Espada: There are certainly things that I have opted to exclude, and most of them involve my family history. Most of them involve some very painful personal experiences within the family that I have decided to wait on. Eventually, I think that I will write about everything that matters to me. I’ve explored that territory and it is not only painful to me, it’s painful for the people I write about. It’s painful for my family. There have been estrangements, clashes of various kinds, long silences, because of things I have written. There are certain aspects of my childhood and adolescence that I have chosen not to write about, but I will when the time is right.
González: You have had firsthand experiences with censorship, the most publicized of which is NPR’s refusal to air your poem “Another Nameless Prostitute Says the Man Is Innocent.” NPR notwithstanding, to what degree have you experienced de facto censorship in your attempts to publish material?
Espada: There is a curtain over the machinery of censorship. What made the NPR experience unique for me is that the curtain was lifted to reveal that corroded machinery. I was told directly by the people engaged in the act of censorship that they were censoring. They didn’t use the word, “censorship,” but what they did equated censorship essentially. I was told that a poem that was commissioned by “All Things Considered” and NPR would not be aired because of its political content and because of its subject matter which was a man on death row. They gave me the smoking gun. Most of the time we’re not so lucky. There are incidents when I know about censorship because it gets back to me. Someone squeals; someone tells me something I should not know. I am always a bit indignant but never surprised. There have been various attempts to repress my work. I had a bomb threat at a reading in Tucson, Arizona. I have received racist, ugly hate mail. I can point to various instances of de facto censorship. I know of one case an internationally famous magazine with a very prestigious editor refused to publish a certain poem because as this editor put it in a letter to someone else that I got a hold of … . “I find the political speech too thinly concealed.” What does that mean? Not only that the political statement should be concealed but that it should be thickly concealed. To me, this is a form of censorship because it doesn’t speak to the merit of the work.
González: Critics like Paul John Eakin have referred to the autobiography as the art of self-invention. Has your poetry been a process of self-invention for you?

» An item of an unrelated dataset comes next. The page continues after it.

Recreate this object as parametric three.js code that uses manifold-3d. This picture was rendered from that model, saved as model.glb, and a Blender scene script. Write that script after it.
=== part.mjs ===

Espada: I think that’s true. Certainly, it’s a process of self-invention because poetry is a process of self-identification. It’s a way of forming an identity, a way of deciding who you are. I don’t know who I would be without being a poet. Who is Martín Espada if he’s not a poet? I don’t know who or what. Self-invention is part of self-identification. It’s part of developing any identity. You make choices about who you’re going to be and then you set out to be that person.
González: Certainly there are words in Spanish that, as the Nuyorican poets reminded us, cannot be translated. Even connotations do not do them justice. In what way has being bilingual contributed to your devotion to truth?

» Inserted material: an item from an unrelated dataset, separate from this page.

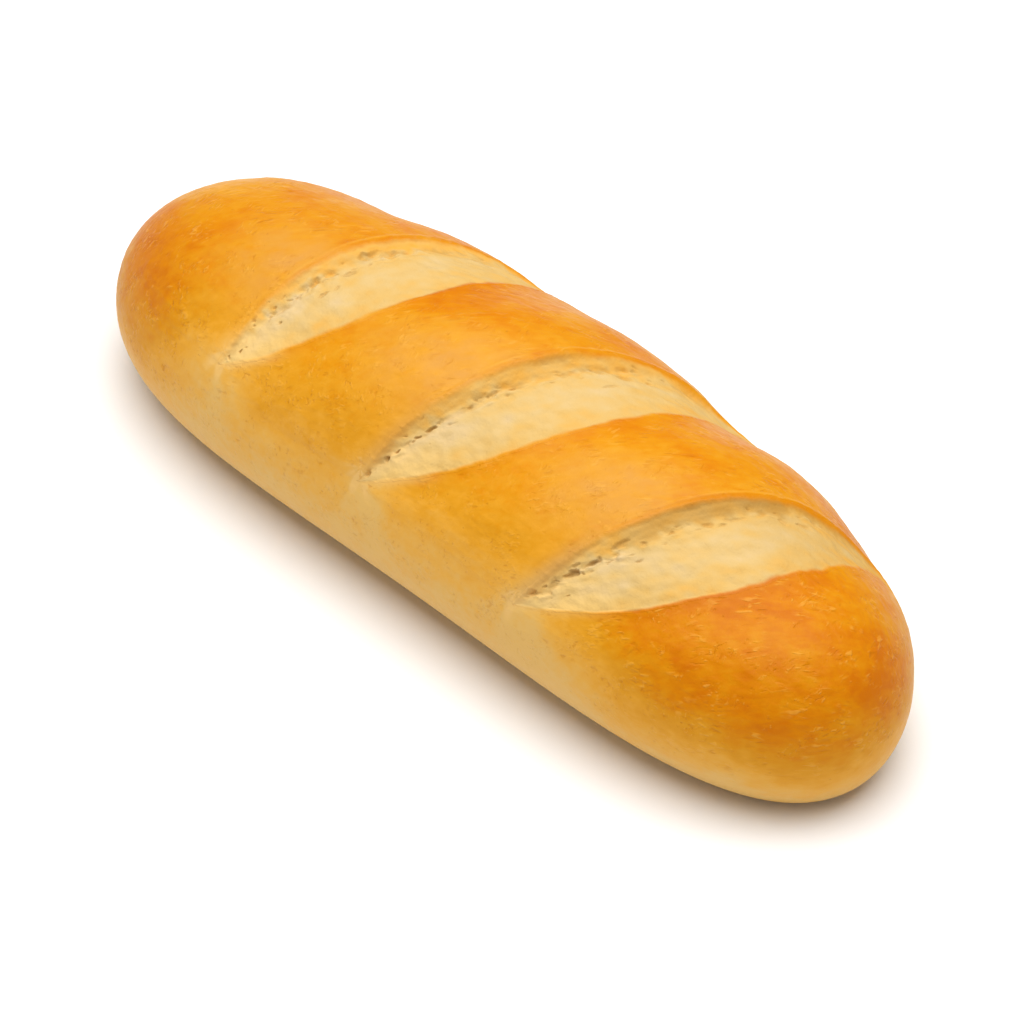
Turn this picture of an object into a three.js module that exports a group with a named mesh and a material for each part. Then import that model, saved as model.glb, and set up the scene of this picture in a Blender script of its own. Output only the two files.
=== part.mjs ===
// A white bread loaf: one long hand-shaped loaf with three slanting cuts across its top.
//
// The loaf is a single closed solid, built as a skin of rings and rows. Its sections are domed above the
// widest line and tuck in below it, down to a flat base. The cuts opened in the oven: the crust swells
// behind each lip, on the cut's -X side, a torn wall drops from the lip to a crease, and the crumb swells
// up again from the crease to the lower edge, on the +X side. The rings of the skin follow these lines.
//
// Millimetres, +Z up, X along the loaf. The origin is on the table, under the middle of the loaf.

import * as THREE from "three";

// Overall size of the risen form, before the relief of the cuts.
const LENGTH = 290;
const WIDTH = 100;
const HEIGHT = 71;

// Shape of the sections and of the outlines. Exponents make an outline fuller as they grow.
const WIDEST_AT = 0.4; // height of the widest line, as a share of the height
const END_DROOP = 0.12; // how much the widest line comes down at the ends, as a share
const BELLY_DEPTH = 1.22; // depth of the lower curve in widest-line heights: what passes 1 is flattened
const PLAN_FULLNESS = 3.7;
const SIDE_FULLNESS = 9;
const TOP_FALL = 0.28; // how much lower the top runs towards the ends, as a share
const END_BEND = 5; // the ends bend towards -Y by this much
const BASE_ROUNDING = 2.5; // the belly blends into the flat base over this much height

// The three cuts. Each runs from its near tip, on the -Y side, over the top to its far tip. Angles go round
// the section from the top, positive towards -Y. lipBow and edgeBow are how far the two sides of the
// opening stand off the straight line between the tips, along X. The crust behind the lip rises by swell,
// and the lower edge lies below the risen form by drop.
const FAR_ANGLE = -68;
const CUTS = [
  { near: { x: -77, angle: 60 }, farX: -23, lipBow: 21, edgeBow: 13, swell: 1, drop: 0.8 },
  { near: { x: -17.5, angle: 68 }, farX: 52.5, lipBow: 17.5, edgeBow: 17, swell: 2.6, drop: 2 },
  { near: { x: 45.5, angle: 72 }, farX: 115, lipBow: 9.5, edgeBow: 27.5, swell: 1.2, drop: 1.6 },
];

// Relief of a cut, measured out from the risen form.
const SWELL_REACH = 48; // the crust swells over this length behind the lip
const SWELL_CREST = 0.35; // and is highest at this share of it, counted from the lip
const LIP_SHARE = 0.8; // the lip itself keeps this share of the swell
const CREASE_DEPTH = 1.6;
const CREASE_AT = 0.24; // place of the crease across the opening, from the lip
const FULL_DEPTH_WIDTH = 18; // an opening narrower than this is less deep
const TIP_FADE = 0.6; // how evenly the relief holds along the cut: a smaller power fades nearer the tips
const EDGE_REACH = 30; // the crust climbs back from the lower edge over this length

// Shallow hollows in the crust on the far side: one behind the first cut, and one at each cut's far tip,
// which draws the crust in. Half sizes are a length along X and a turn round the section.
const HOLLOWS = [
  { x: -80, angle: -52, depth: 2.2, length: 15, turn: 26 },
  { x: -33, angle: -60, depth: 1.2, length: 11, turn: 22 },
  { x: 45, angle: -58, depth: 2.6, length: 14, turn: 24 },
  { x: 103, angle: -58, depth: 1.8, length: 15, turn: 24 },
];

// How the skin is divided.
const TOP_STEP = 4; // degrees between rows over the top
const TOP_LIMIT = 80; // the top rows go down to this angle
const SIDE_ROWS = 8; // rows from there to the rim of the base, on each side
const BASE_ROWS = 4;
const END_RINGS = 12;
const BETWEEN_RINGS = 6;
const ACROSS_CUT = [0, 0.07, 0.17, CREASE_AT, 0.38, 0.5, 0.64, 0.8, 0.92, 1];
const TIP_SPREAD = 0.8; // half the gap kept between a cut's outer rings at its tips
const SIDE_SPREAD = 14; // half the gap between them low on the sides and under the base
const SPREAD_OVER = 0.25; // the gap opens over this share of the cut's length, past its tips

const RAD = Math.PI / 180;
const clamp01 = (v) => Math.min(1, Math.max(0, v));
const smooth = (v) => clamp01(v) ** 2 * (3 - 2 * clamp01(v));
const mix = (a, b, t) => a + (b - a) * t;

// A lopsided arch over 0..1, 1 at its highest point, which lies nearer the end with the smaller power.
function arch(s, startPower, endPower) {
  if (s <= 0 || s >= 1) return 0;
  const top = startPower / (startPower + endPower);
  return (s / top) ** startPower * ((1 - s) / (1 - top)) ** endPower;
}

// The lip's arch is fullest late, towards the far tip, and the lower edge's is fullest early.
const lipArch = (s) => arch(s, 1.1, 0.6);
const edgeArch = (s) => arch(s, 0.85, 1.5);

// Half width, middle line, widest-line height, and dome and belly depths of the section at x.
function sectionAt(x) {
  const along = Math.min(1, Math.abs(x) / (LENGTH / 2));
  const sideFill = Math.sqrt(1 - along ** SIDE_FULLNESS);
  return {
    halfWidth: (WIDTH / 2) * Math.sqrt(1 - along ** PLAN_FULLNESS),
    middle: -END_BEND * along ** 2,
    widest: HEIGHT * WIDEST_AT * (1 - END_DROOP * along ** 2),
    dome: HEIGHT * (1 - WIDEST_AT) * sideFill * (1 - TOP_FALL * along ** 2),
    belly: HEIGHT * WIDEST_AT * BELLY_DEPTH * sideFill,
  };
}

// Both sides of a cut's opening at an angle, and how far along the cut that is: 0 and 1 at its tips.
function opening(cut, angle) {
  const s = (cut.near.angle - angle) / (cut.near.angle - FAR_ANGLE);
  const line = mix(cut.near.x, cut.farX, clamp01(s));
  return { s, lip: line - cut.lipBow * lipArch(s), edge: line + cut.edgeBow * edgeArch(s) };
}

// The swell of the crust behind a lip, as a share of its height, at a distance from the lip.
function swell(distance) {
  const v = distance / SWELL_REACH;
  if (v >= SWELL_CREST) return 1 - smooth((v - SWELL_CREST) / (1 - SWELL_CREST));
  return mix(LIP_SHARE, 1, Math.sin((v / SWELL_CREST) * (Math.PI / 2)));
}

// Height of the skin above the risen form at x, on the row at this angle.
function relief(x, angle) {
  let height = 0;
  for (const hollow of HOLLOWS) {
    const far = ((x - hollow.x) / hollow.length) ** 2 + ((angle - hollow.angle) / hollow.turn) ** 2;
    height -= hollow.depth * Math.exp(-far);
  }
  for (const cut of CUTS) {
    const { s, lip, edge } = opening(cut, angle);
    if (s <= 0 || s >= 1) continue;
    const strength = Math.sin(Math.PI * s) ** TIP_FADE;
    const lipHeight = cut.swell * LIP_SHARE * strength;
    const edgeHeight = -cut.drop * strength;
    const creaseHeight = -CREASE_DEPTH * strength * Math.min(1, (edge - lip) / FULL_DEPTH_WIDTH);
    if (x <= lip) {
      height += cut.swell * strength * swell(lip - x);
    } else if (x >= edge) {
      height += edgeHeight * (1 - smooth((x - edge) / EDGE_REACH));
    } else {
      const across = (x - lip) / (edge - lip);
      const climb = clamp01((across - CREASE_AT) / (1 - CREASE_AT));
      height += across < CREASE_AT
        ? mix(lipHeight, creaseHeight, smooth(across / CREASE_AT))
        : mix(creaseHeight, edgeHeight, Math.sin((climb * Math.PI) / 2));
    }
  }
  return height;
}

// Heights below the table flatten on to it, through a short rounding.
function onTable(z) {
  if (z >= BASE_ROUNDING) return z;
  return Math.max(0, z + BASE_ROUNDING) ** 2 / (4 * BASE_ROUNDING);
}

// The point of the skin at x on the row at this angle.
function skinPoint(x, angle) {
  const { halfWidth, middle, widest, dome, belly } = sectionAt(x);
  const side = -Math.sin(angle * RAD);
  const up = Math.cos(angle * RAD);
  const reach = up > 0 ? dome : belly;
  const out = new THREE.Vector2(side * reach, up * halfWidth).normalize();
  const height = relief(x, angle);
  const y = middle + side * halfWidth + out.x * height;
  const z = widest + up * reach + out.y * height;
  return new THREE.Vector3(x, y, onTable(z));
}

// Rows round the section, from straight under the loaf on the -Y side, over the top, and back.
function rowAngles() {
  const rim = 90 + Math.asin(1 / BELLY_DEPTH) / RAD;
  const half = [];
  for (let angle = 0; angle < TOP_LIMIT; angle += TOP_STEP) half.push(angle);
  for (let i = 0; i < SIDE_ROWS; i += 1) half.push(mix(TOP_LIMIT, rim, i / SIDE_ROWS));
  for (let i = 0; i < BASE_ROWS; i += 1) half.push(mix(rim, 180, i / BASE_ROWS));
  return [180, ...half.slice(1).reverse(), ...half.map((angle) => -angle)];
}

// The x where the rings of a cut pass under the loaf: they run on from tip to tip.
function xBelow(cut, angle) {
  const past = angle > 0 ? angle - cut.near.angle : 360 - cut.near.angle + angle;
  const round = 360 - cut.near.angle + FAR_ANGLE;
  return mix(cut.near.x, cut.farX, smooth(past / round));
}

// The ring positions along one row, from the -X end to the +X end, without the two end points.
function ringsOnRow(angle) {
  const toTurn = (x) => Math.asin(x / (LENGTH / 2));
  const stops = [-Math.PI / 2];
  for (const cut of CUTS) {
    const { s, lip, edge } = opening(cut, angle);
    const pastTip = Math.max(0, -s, s - 1);
    const spread = mix(TIP_SPREAD, SIDE_SPREAD, smooth(pastTip / SPREAD_OVER));
    const centre = pastTip > 0 ? xBelow(cut, angle) : (lip + edge) / 2;
    const half = Math.max(spread, (edge - lip) / 2);
    stops.push(toTurn(centre - half), toTurn(centre + half));
  }
  stops.push(Math.PI / 2);
  const turns = [];
  for (let k = 0; k + 1 < stops.length; k += 1) {
    const inCut = k % 2 === 1;
    const atEnd = k === 0 || k + 2 === stops.length;
    const count = atEnd ? END_RINGS : BETWEEN_RINGS;
    const steps = inCut ? ACROSS_CUT : Array.from({ length: count + 1 }, (_, i) => i / count);
    for (const step of steps.slice(1)) turns.push(mix(stops[k], stops[k + 1], step));
  }
  turns.pop();
  return turns.map((turn) => (LENGTH / 2) * Math.sin(turn));
}

// The skin: one closed surface of rows and rings, closed to a point at each end.
function loafGeometry() {
  const rows = rowAngles();
  const grid = rows.map((angle) => ringsOnRow(angle).map((x) => skinPoint(x, angle)));
  const rings = grid[0].length;
  const points = [...grid.flat(), skinPoint(-LENGTH / 2, 0), skinPoint(LENGTH / 2, 0)];
  const [first, last] = [points.length - 2, points.length - 1];
  const at = (row, ring) => (row % rows.length) * rings + ring;
  const faces = [];
  for (let row = 0; row < rows.length; row += 1) {
    faces.push(first, at(row, 0), at(row + 1, 0));
    for (let ring = 0; ring + 1 < rings; ring += 1) {
      const [a, b] = [at(row, ring), at(row, ring + 1)];
      const [c, d] = [at(row + 1, ring + 1), at(row + 1, ring)];
      faces.push(a, b, c, a, c, d);
    }
    faces.push(last, at(row + 1, rings - 1), at(row, rings - 1));
  }
  const geometry = new THREE.BufferGeometry().setFromPoints(points);
  geometry.setIndex(faces);
  geometry.computeVertexNormals();
  return geometry;
}

const crust = new THREE.MeshStandardMaterial({ color: 0xe8a84c, roughness: 0.55, metalness: 0 });
const loaf = new THREE.Mesh(loafGeometry(), crust);
loaf.name = "loaf";

const bread = new THREE.Group();
bread.add(loaf);
export default bread;
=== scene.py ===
import math

import bmesh
import bpy
import numpy as np
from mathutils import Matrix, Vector, noise


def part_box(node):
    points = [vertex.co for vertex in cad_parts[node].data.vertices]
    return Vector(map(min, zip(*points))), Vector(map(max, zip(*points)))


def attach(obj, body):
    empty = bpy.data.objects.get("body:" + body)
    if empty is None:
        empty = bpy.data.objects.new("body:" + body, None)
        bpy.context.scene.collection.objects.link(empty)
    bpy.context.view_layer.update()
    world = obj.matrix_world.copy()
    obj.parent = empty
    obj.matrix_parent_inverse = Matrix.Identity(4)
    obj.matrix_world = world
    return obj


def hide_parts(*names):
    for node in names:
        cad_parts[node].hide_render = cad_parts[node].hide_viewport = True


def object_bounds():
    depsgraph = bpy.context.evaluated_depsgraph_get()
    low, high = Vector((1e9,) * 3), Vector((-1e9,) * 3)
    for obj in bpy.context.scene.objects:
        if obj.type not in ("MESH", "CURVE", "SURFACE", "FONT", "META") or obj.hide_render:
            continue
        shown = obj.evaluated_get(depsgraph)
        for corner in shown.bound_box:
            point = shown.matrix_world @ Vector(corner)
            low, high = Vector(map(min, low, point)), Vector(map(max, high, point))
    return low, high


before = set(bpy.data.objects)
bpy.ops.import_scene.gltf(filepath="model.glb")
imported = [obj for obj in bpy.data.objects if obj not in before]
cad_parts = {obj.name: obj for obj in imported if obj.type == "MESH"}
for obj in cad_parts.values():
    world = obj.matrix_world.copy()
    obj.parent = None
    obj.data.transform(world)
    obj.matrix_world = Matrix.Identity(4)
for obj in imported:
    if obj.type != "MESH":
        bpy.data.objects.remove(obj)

solid_low, solid_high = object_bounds()

# ------------------------------------------------------------------------------------------------ crust
# The crust is the thin golden skin of one hand-shaped loaf of white wheat dough, baked on a flat tray. It is
# closed all round. Three slanting cuts opened in the oven: behind each lip the crust swells, and its torn
# edges stand a little over the crumb.

# Sizes are in millimetres, and angles in degrees round from the top, positive towards the near side, -Y.
MM = 0.001
loaf_low, loaf_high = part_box("loaf")
LENGTH = (loaf_high.x - loaf_low.x) / MM
WIDTH = 100
HEIGHT = 71
# It is widest at this share of its height, a little lower at the ends, which bend towards the near side.
WIDEST_AT = 0.4
END_DROOP = 0.12
END_BEND = 5
# How much deeper the belly was before the tray pressed it flat, and how far the rim of its base is rounded.
BELLY_DEPTH = 1.22
BASE_ROUNDING = 2.5
# How full its outline is from above and from the side, and how much its top falls towards the ends.
PLAN_FULLNESS = 3.7
SIDE_FULLNESS = 9
TOP_FALL = 0.28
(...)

Espada: Being bilingual contributes to a devotion to truth in several ways. Most importantly, bilingualism for a poet is a matter of integrity. It’s a way of saying, “this is who I am and you the audience must accept this and if you like it that is great, but if you don’t, that is too bad because it’s who I am.” Being fluent in English, being English dominant in fact, I could have chosen to make my work entirely in English, and I would have gained much quicker acceptance had I (a) written only in English and (b) avoided dealing with Puerto Rican identity or experience whatsoever. Throughout the years, I have seen certain poets of color who have been rewarded by the mainstream institutions of poetry for the extent to which they do not identify with their community. I could have gone that way. Point in fact, there is not a whole lot of capital in choosing to be a left-wing Puerto Rican poet. The big bucks do not lie in that direction. Bilingualism is part of a person’s cultural integrity and I will express myself in the first and best words that occur to me and if those words happen to be in Spanish, so be it. There are lots of strategies that come with bilingualism as it is applied to poetry. You can use code-switching for purposes of drama, humor, emphasis, irony, authenticity, intimacy, sometimes it’s a matter of music in the words. But that is also a devotion to truth, if you use bilingualism in a poem as a way of making that poem better.
González: Of all of your poems, which do you think best captures the essence of Martín Espada?
Espada: “Imagine the Angels of Bread.” There are certain poems a poet writes which act as a summation. There are certain poems that Neruda wrote that are statements about his art, his politics, his identity, all wrapped into one. “Imagine the Angels of Bread,” as a poem, does that for me. It is a statement about who I am as a person, as an artist, as a political activist, it’s a statement about my particular vision, about my hope for the future. It’s a statement not only about my experiences, but about the experiences of other people who have been silenced historically and for whom I attempt to speak. It’s a statement of an advocate as well, speaking on behalf of those who don’t have an opportunity to be heard, which is what I always did as a lawyer, which is what I continue to do as a poet.